[START OF INPUT ROWS]

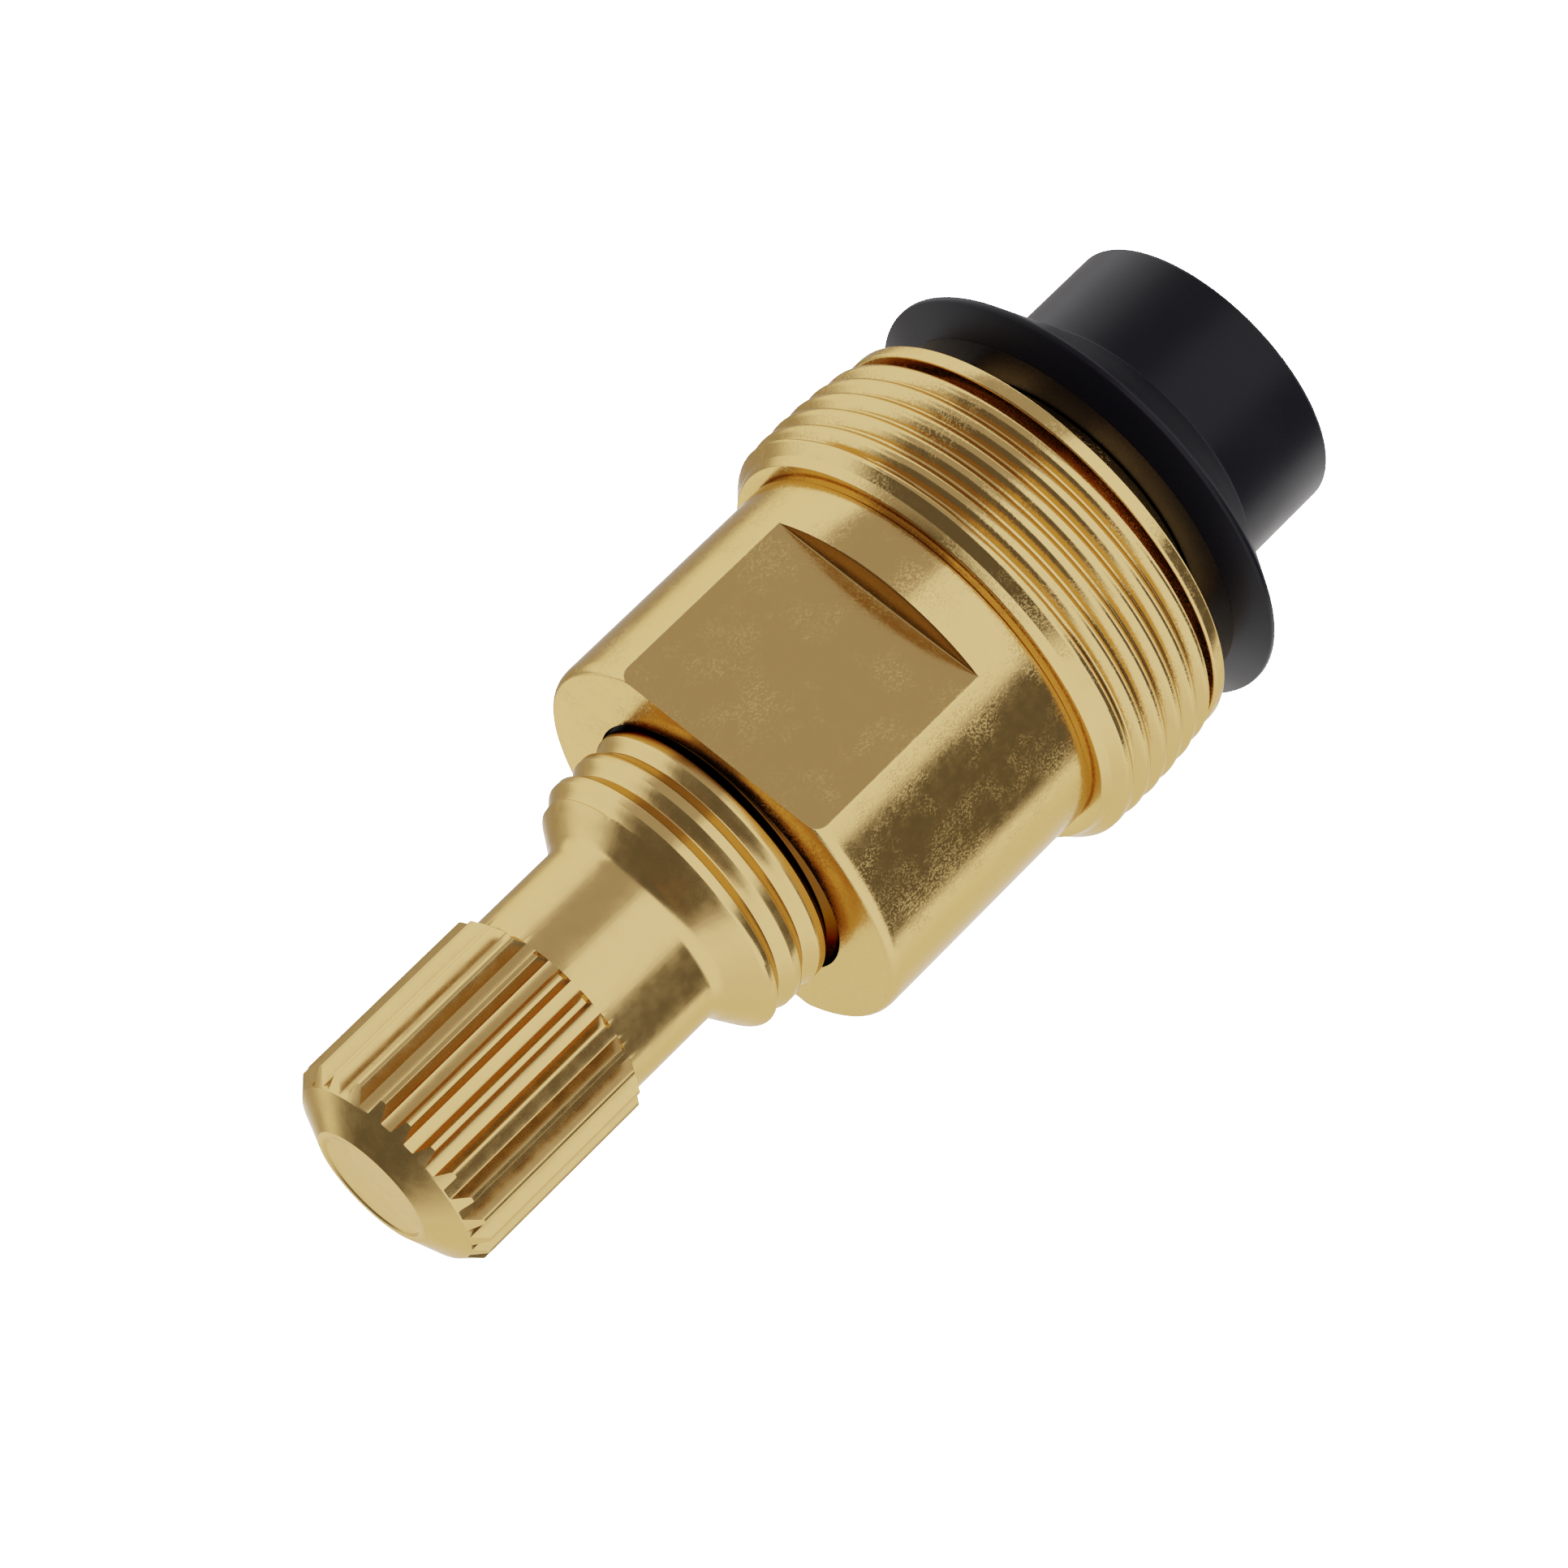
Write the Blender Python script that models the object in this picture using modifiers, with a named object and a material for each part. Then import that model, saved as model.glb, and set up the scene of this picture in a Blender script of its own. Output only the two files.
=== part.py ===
"""Screw-down faucet stem with a top-hat diaphragm.

A splined brass spindle screws through a brass bonnet with a left-hand thread.
It pushes a swivel foot, which does not turn, into the crown of a rubber diaphragm.
The stem stands on the crown of its diaphragm, with the spline at the top.
"""
import math

import bmesh
import bpy

MM = 0.001

# Clearances between neighbouring pieces
SEAT_GAP = 0.30 * MM
THREAD_RADIAL_GAP = 0.25 * MM
THREAD_AXIAL_GAP = 0.18 * MM

# Rubber diaphragm, heights from the crown's end
HAT_HEIGHT = 9.21 * MM
CROWN_RADIUS = 7.08 * MM
CROWN_WALL = 1.50 * MM
CROWN_FLOOR = 2.30 * MM
CROWN_EDGE = 0.25 * MM
BRIM_RADIUS = 10.93 * MM
BRIM_LAND = 1.50 * MM
BRIM_DROP = 0.69 * MM
BRIM_RIM = 0.22 * MM
BRIM_UNDERCUT = 3.46 * MM
BRIM_FILLET = 0.90 * MM
SEAT_DEPTH = 0.30 * MM

# Swivel foot
FLANGE_RADIUS = 7.28 * MM
FLANGE_HEIGHT = 4.00 * MM
FLANGE_EDGE = 0.30 * MM
BUTTON_EDGE = 0.60 * MM
STUD_RADIUS = 2.30 * MM
STUD_HEIGHT = 4.60 * MM
STUD_EDGE = 0.40 * MM

# Spring ring that holds the foot's stud in the spindle
SNAP_THICKNESS = 0.70 * MM
SNAP_HEIGHT = 2.00 * MM
SNAP_DEPTH = 0.50 * MM
SNAP_SPLIT = 1.20 * MM

# Loose ring on the bonnet's spigot
OPEN_GAP = 1.97 * MM
RING_WIDTH = 1.77 * MM
RING_THICKNESS = 0.70 * MM
RING_EDGE = 0.12 * MM
RING_PLAY = 0.55 * MM

# Bonnet
BONNET_LENGTH = 18.72 * MM
SPIGOT_RADIUS = 8.60 * MM
SPIGOT_LIP = 0.42 * MM
BODY_THREAD_RADIUS = 11.09 * MM
BODY_THREAD_LENGTH = 5.45 * MM
BODY_THREAD_CENTRE = 3.52 * MM
BODY_THREAD_BARREL = 0.021 / MM
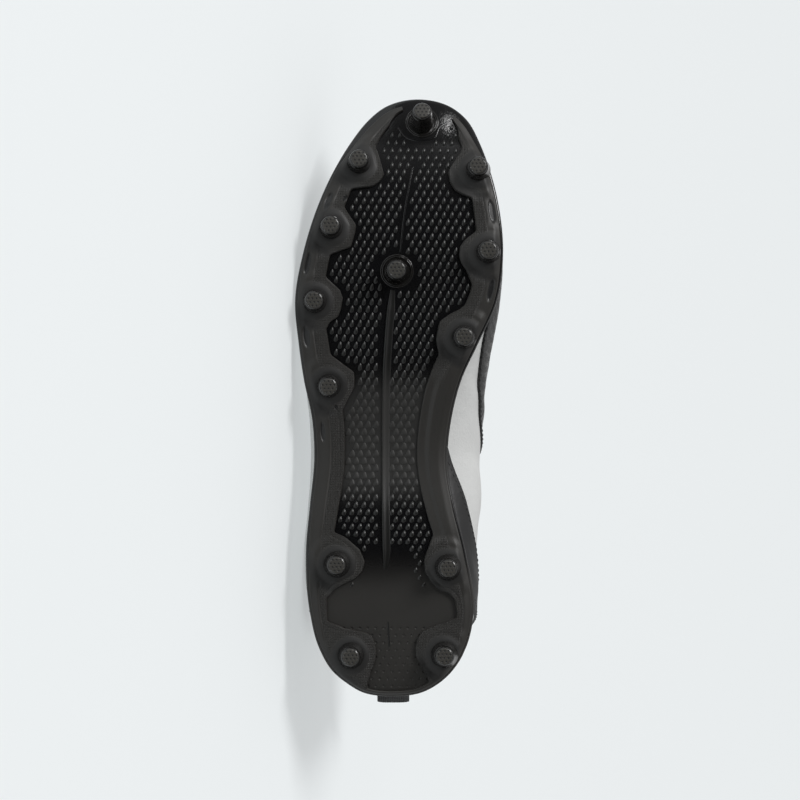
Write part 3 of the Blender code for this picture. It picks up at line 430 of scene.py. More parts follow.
def bumped(tree, height, distance, strength, under=None, invert=False):
    """The normal of a bump, on top of the normal of another one where it is given."""
    sockets = {"Height": height, "Distance": distance, "Strength": strength}
    if under is not None:
        sockets["Normal"] = under
    return node(tree, "ShaderNodeBump", sockets, invert=invert).outputs[0]


def sine(tree, value, pitch):
    """A wave of this pitch, from -1 to 1."""
    return maths(tree, "SINE", maths(tree, "MULTIPLY", value, 2 * math.pi / pitch))


def painted(tree, name):
    """The number that the mesh carries under this name."""
    return node(tree, "ShaderNodeAttribute", attribute_name=name).outputs["Fac"]


def object_place(tree):
    return node(tree, "ShaderNodeTexCoord").outputs["Object"]


def metres(tree):
    """The place in the piece's own UV map, which is in metres."""
    return node(tree, "ShaderNodeUVMap", uv_map="metres").outputs[0]


def split(tree, vector):
    return node(tree, "ShaderNodeSeparateXYZ", {0: vector}).outputs


def shoe_place(tree):
    """The place on the standing shoe, for a pattern that runs along the sole."""
    back = LYING.inverted()
    values = {"Vector": object_place(tree), "Location": back.to_translation(), "Rotation": back.to_euler()}
    return node(tree, "ShaderNodeMapping", values).outputs[0]


def wire(shader, **links):
    """Links results to the main shader's sockets, a space in a socket's name being written as _."""
    for socket, link in links.items():
        shader.id_data.links.new(link, shader.inputs[socket.replace("_", " ")])


def new_material(name, code, roughness, metallic=0.0, **sockets):
    """A material with its main shader, ready for more nodes."""
    made = bpy.data.materials.new(name)
    made.use_nodes = True
    shader = made.node_tree.nodes["Principled BSDF"]
    shader.inputs["Base Color"].default_value = linear(code)
    shader.inputs["Roughness"].default_value = roughness
    shader.inputs["Metallic"].default_value = metallic
    for socket, value in sockets.items():
        shader.inputs[socket.replace("_", " ")].default_value = value
    made.diffuse_color = linear(code)
    return made, made.node_tree, shader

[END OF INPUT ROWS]

DIRECTION. The lines above should be duplicated exactly.

SOLUTION TO THIS EXERCISE.
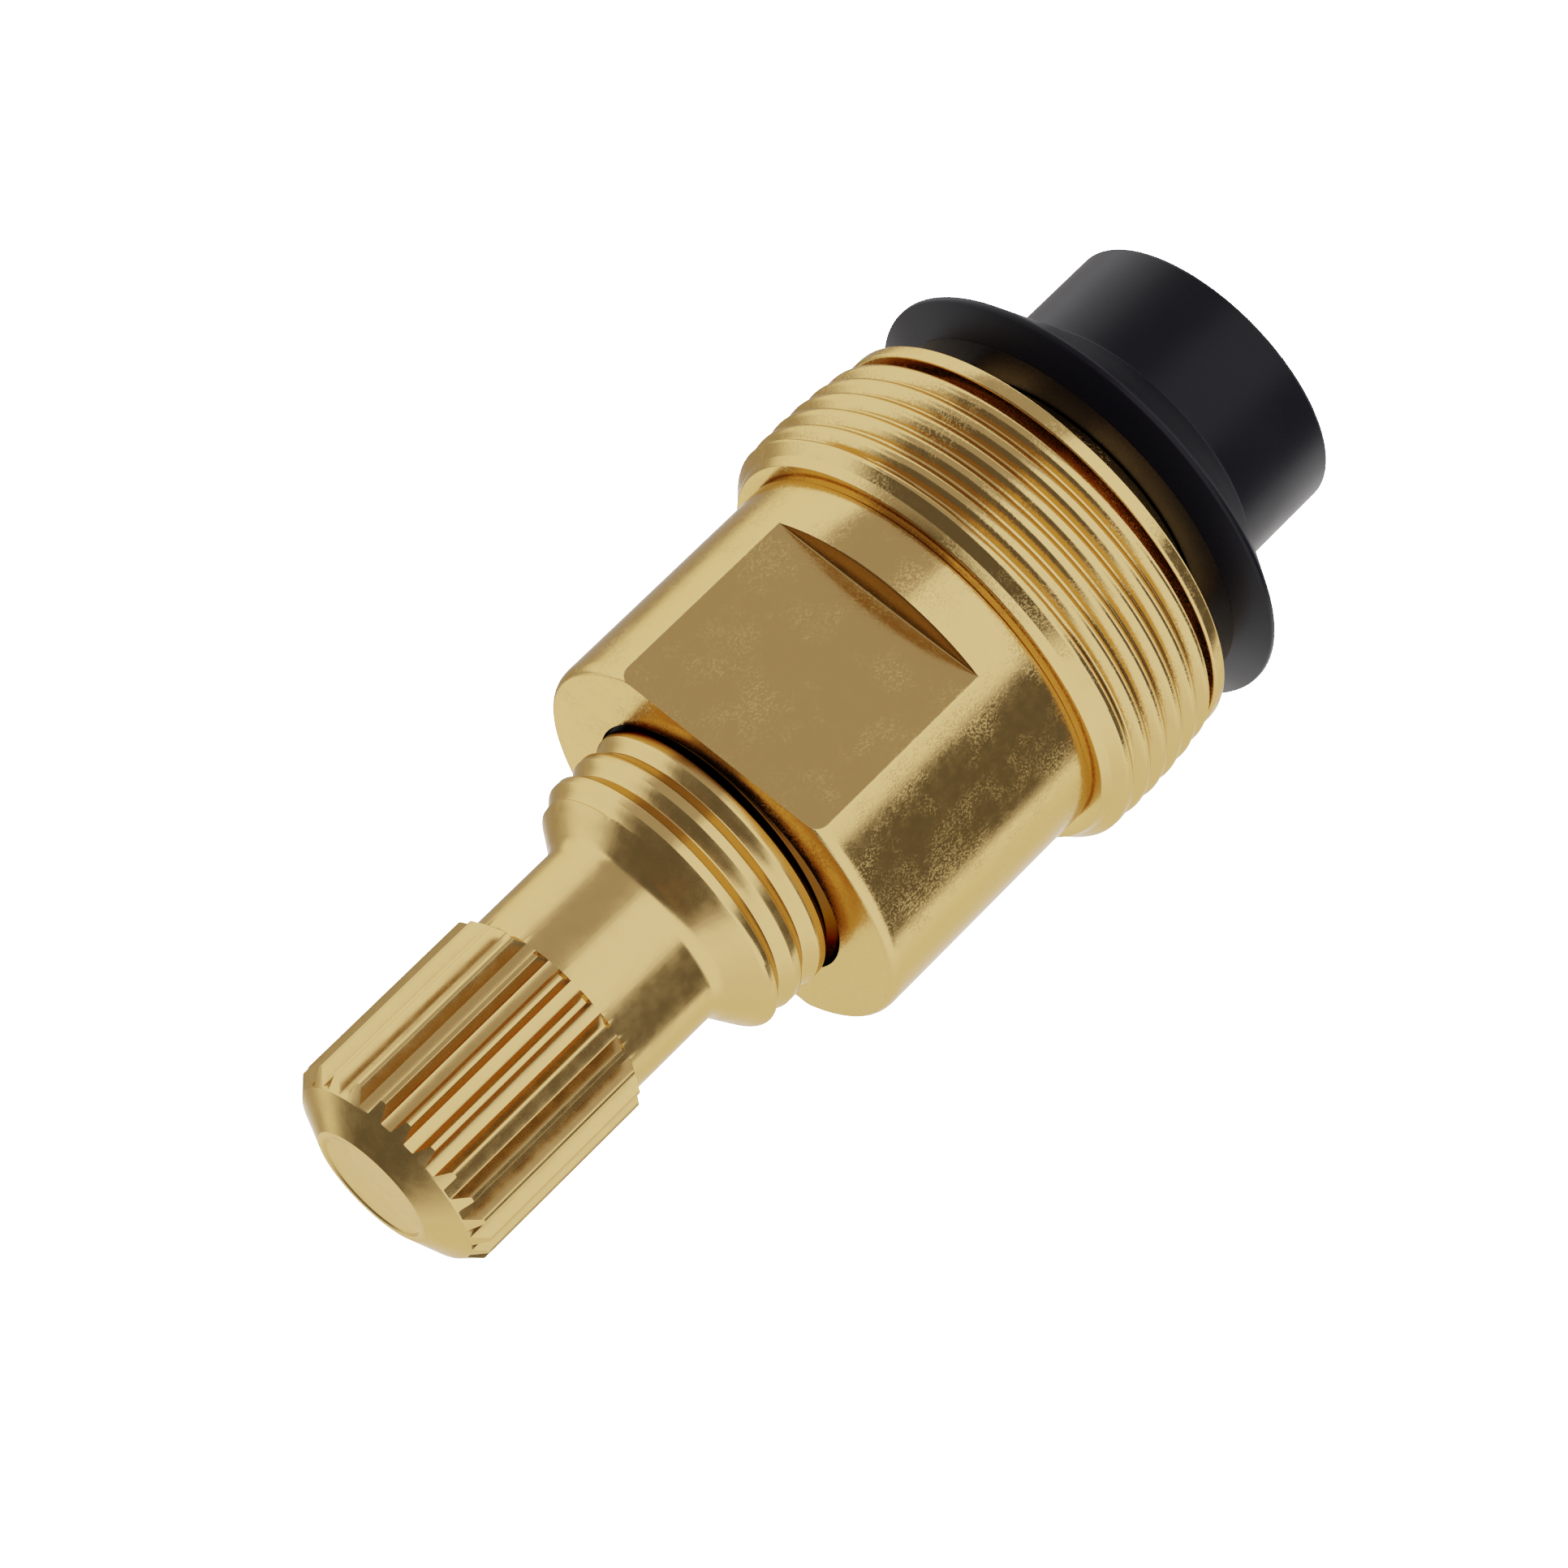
Write the Blender Python script that models the object in this picture using modifiers, with a named object and a material for each part. Then import that model, saved as model.glb, and set up the scene of this picture in a Blender script of its own. Output only the two files.
=== part.py ===
"""Screw-down faucet stem with a top-hat diaphragm.

A splined brass spindle screws through a brass bonnet with a left-hand thread.
It pushes a swivel foot, which does not turn, into the crown of a rubber diaphragm.
The stem stands on the crown of its diaphragm, with the spline at the top.
"""
import math

import bmesh
import bpy

MM = 0.001

# Clearances between neighbouring pieces
SEAT_GAP = 0.30 * MM
THREAD_RADIAL_GAP = 0.25 * MM
THREAD_AXIAL_GAP = 0.18 * MM

# Rubber diaphragm, heights from the crown's end
HAT_HEIGHT = 9.21 * MM
CROWN_RADIUS = 7.08 * MM
CROWN_WALL = 1.50 * MM
CROWN_FLOOR = 2.30 * MM
CROWN_EDGE = 0.25 * MM
BRIM_RADIUS = 10.93 * MM
BRIM_LAND = 1.50 * MM
BRIM_DROP = 0.69 * MM
BRIM_RIM = 0.22 * MM
BRIM_UNDERCUT = 3.46 * MM
BRIM_FILLET = 0.90 * MM
SEAT_DEPTH = 0.30 * MM

# Swivel foot
FLANGE_RADIUS = 7.28 * MM
FLANGE_HEIGHT = 4.00 * MM
FLANGE_EDGE = 0.30 * MM
BUTTON_EDGE = 0.60 * MM
STUD_RADIUS = 2.30 * MM
STUD_HEIGHT = 4.60 * MM
STUD_EDGE = 0.40 * MM

# Spring ring that holds the foot's stud in the spindle
SNAP_THICKNESS = 0.70 * MM
SNAP_HEIGHT = 2.00 * MM
SNAP_DEPTH = 0.50 * MM
SNAP_SPLIT = 1.20 * MM

# Loose ring on the bonnet's spigot
OPEN_GAP = 1.97 * MM
RING_WIDTH = 1.77 * MM
RING_THICKNESS = 0.70 * MM
RING_EDGE = 0.12 * MM
RING_PLAY = 0.55 * MM

# Bonnet
BONNET_LENGTH = 18.72 * MM
SPIGOT_RADIUS = 8.60 * MM
SPIGOT_LIP = 0.42 * MM
BODY_THREAD_RADIUS = 11.09 * MM
BODY_THREAD_LENGTH = 5.45 * MM
BODY_THREAD_CENTRE = 3.52 * MM
BODY_THREAD_BARREL = 0.021 / MM
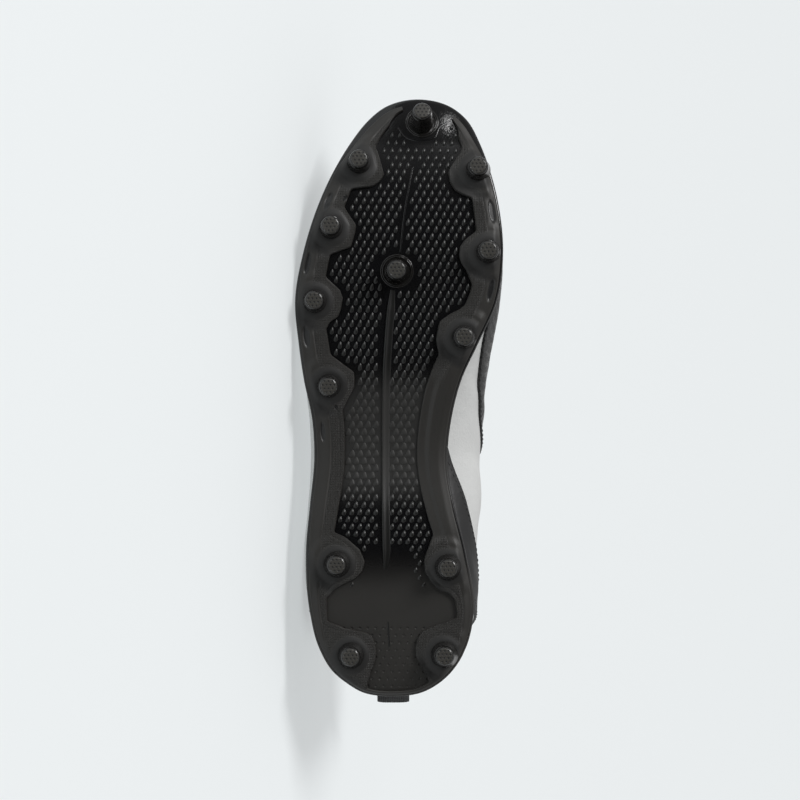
Write part 3 of the Blender code for this picture. It picks up at line 430 of scene.py. More parts follow.
def bumped(tree, height, distance, strength, under=None, invert=False):
    """The normal of a bump, on top of the normal of another one where it is given."""
    sockets = {"Height": height, "Distance": distance, "Strength": strength}
    if under is not None:
        sockets["Normal"] = under
    return node(tree, "ShaderNodeBump", sockets, invert=invert).outputs[0]


def sine(tree, value, pitch):
    """A wave of this pitch, from -1 to 1."""
    return maths(tree, "SINE", maths(tree, "MULTIPLY", value, 2 * math.pi / pitch))


def painted(tree, name):
    """The number that the mesh carries under this name."""
    return node(tree, "ShaderNodeAttribute", attribute_name=name).outputs["Fac"]


def object_place(tree):
    return node(tree, "ShaderNodeTexCoord").outputs["Object"]


def metres(tree):
    """The place in the piece's own UV map, which is in metres."""
    return node(tree, "ShaderNodeUVMap", uv_map="metres").outputs[0]


def split(tree, vector):
    return node(tree, "ShaderNodeSeparateXYZ", {0: vector}).outputs


def shoe_place(tree):
    """The place on the standing shoe, for a pattern that runs along the sole."""
    back = LYING.inverted()
    values = {"Vector": object_place(tree), "Location": back.to_translation(), "Rotation": back.to_euler()}
    return node(tree, "ShaderNodeMapping", values).outputs[0]


def wire(shader, **links):
    """Links results to the main shader's sockets, a space in a socket's name being written as _."""
    for socket, link in links.items():
        shader.id_data.links.new(link, shader.inputs[socket.replace("_", " ")])


def new_material(name, code, roughness, metallic=0.0, **sockets):
    """A material with its main shader, ready for more nodes."""
    made = bpy.data.materials.new(name)
    made.use_nodes = True
    shader = made.node_tree.nodes["Principled BSDF"]
    shader.inputs["Base Color"].default_value = linear(code)
    shader.inputs["Roughness"].default_value = roughness
    shader.inputs["Metallic"].default_value = metallic
    for socket, value in sockets.items():
        shader.inputs[socket.replace("_", " ")].default_value = value
    made.diffuse_color = linear(code)
    return made, made.node_tree, shader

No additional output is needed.